ルノー搭載のマクラーレンにはトラブルが多発した


 こうした問題の多くは、過去のホンダとのシーズンでも見受けられている。一部では、ホンダに起因するとされてきた問題の少なくとも半分は、マクラーレンに責任があったのかもしれないと考えられている。


 空力がアグレッシブすぎて、大きな問題を解決するのにどれだけの冷却機能が必要かということが考慮されておらず、チームは解決策を見つける必要がある。


 メルボルンまでにデザインをやり直すことは難しいが、焦げ跡のついたエンジンカバーに、冷却を助けるための穴を開けているマクラーレンは、前途有望なチームには見えなかった。だが、様々なトラブルが発生したにせよ最終日にはアロンソが苦境を抜け出し、堂々たる1分17秒7のタイムを出している。この時、彼より速かったのはフェラーリだけだった。マクラーレンのニューマシンMCL33はショートランでもロングランでも速いマシンのようだ。

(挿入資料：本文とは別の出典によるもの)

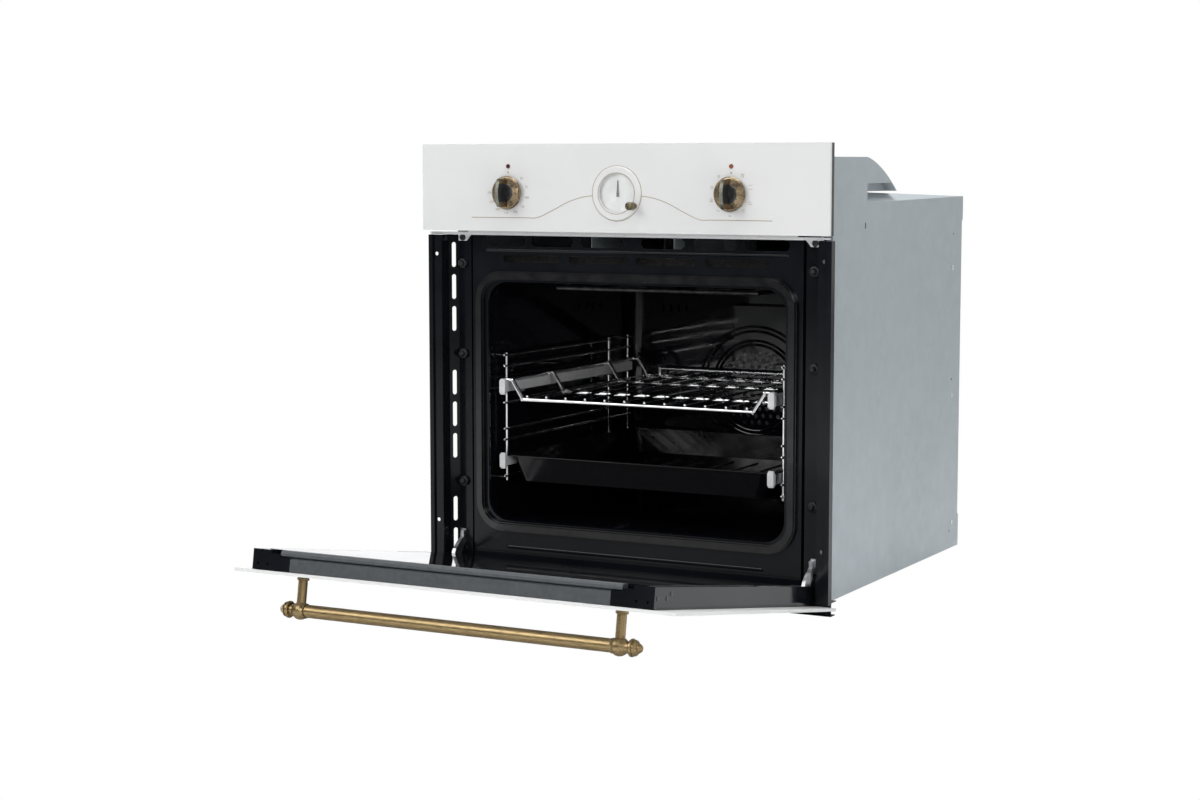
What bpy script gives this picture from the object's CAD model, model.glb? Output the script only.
"""Built-in gas oven with its door open, in soft studio light. Metres, +Z up, the front faces -Y."""

import math

import bmesh
import bpy
from mathutils import Matrix, Vector


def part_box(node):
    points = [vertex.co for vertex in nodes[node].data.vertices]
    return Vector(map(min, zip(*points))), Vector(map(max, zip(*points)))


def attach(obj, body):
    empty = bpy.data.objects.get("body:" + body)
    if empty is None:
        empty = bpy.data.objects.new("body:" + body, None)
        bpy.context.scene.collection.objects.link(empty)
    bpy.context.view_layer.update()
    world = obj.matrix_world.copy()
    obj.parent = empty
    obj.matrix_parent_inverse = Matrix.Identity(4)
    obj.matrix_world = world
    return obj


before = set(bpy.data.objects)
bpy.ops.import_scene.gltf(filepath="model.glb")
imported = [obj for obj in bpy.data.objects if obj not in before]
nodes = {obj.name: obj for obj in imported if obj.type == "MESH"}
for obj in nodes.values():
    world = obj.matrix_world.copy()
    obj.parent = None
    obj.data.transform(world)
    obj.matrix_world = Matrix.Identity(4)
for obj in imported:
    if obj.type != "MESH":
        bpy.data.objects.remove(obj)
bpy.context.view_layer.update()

MM = 0.001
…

 したがって、誰もが気になる一番の疑問は、マクラーレンとアロンソは2018年に何ができるのか? ということだろう。


 まずベストな目標としては、グリッド上でメルセデス、フェラーリ、レッドブルに次ぐベスト4のチームになることだ。


 不可能なこととは思えないが、F1の中団グループは特に強力だ。アロンソとバンドーンは、フォース・インディア、ウイリアムズ、ルノーと戦わなければならないし、ルノーはルノーPUを搭載するチームのなかで最下位になることを回避するために全力を尽くしてくるだろう。


 バルセロナでのラップタイムを見てみると、マクラーレンはスピードの点で、昨年と比較して明らかに良いポジションにいる。ルノーPUには十分な速さがあり、彼らのシャシーの空力効果はよく出ている。不満があるとしたら、それは彼らの最高速度にある。それは中団グループの中でもかなり下のほうだ。


 その最高速度を見た今となっては昨年のホンダだけを責めることはできない。原因はマクラーレン自身の開発にもあることは明白だ。チームがドラッグを考慮せずに、ダウンフォースをさらに向上させるよう、マシンを開発してきた可能性をほのめかす声もある。


 レーシングカーを設計する上で、ドラッグは誰もが避けたがる事象だ。ドラッグによりマシンは直線コースで遅くなってしまうからだ。想定されていたホンダのパワー不足ではなく、このことが昨年のスピード不足の原因となったのだろう。


 8日間(そのうちほぼ1日が雪で潰れ、他の日は雨の影響を受けた)のテストで、チームに競争力があるかないかを判断することは、当然のことながら非常に難しい。しかしラップタイムとタイヤテストから、マクラーレンには優れたベースラインがあることが見てとれる。


 チームはトップ10を目指して戦うべきだし、アロンソはマクラーレンへの復帰以来最高のシーズンを迎えてもいいはずだ。だが一つの仮定としてマクラーレンが今年もホンダのPUを使い続けていたら調子を出せなかっただろうか?


 私は、彼らは速さを出せたと思う。つまり、ホンダは進歩しているということだ。そして2019年にはレッドブルがホンダPUを搭載する可能性もあるのだ…。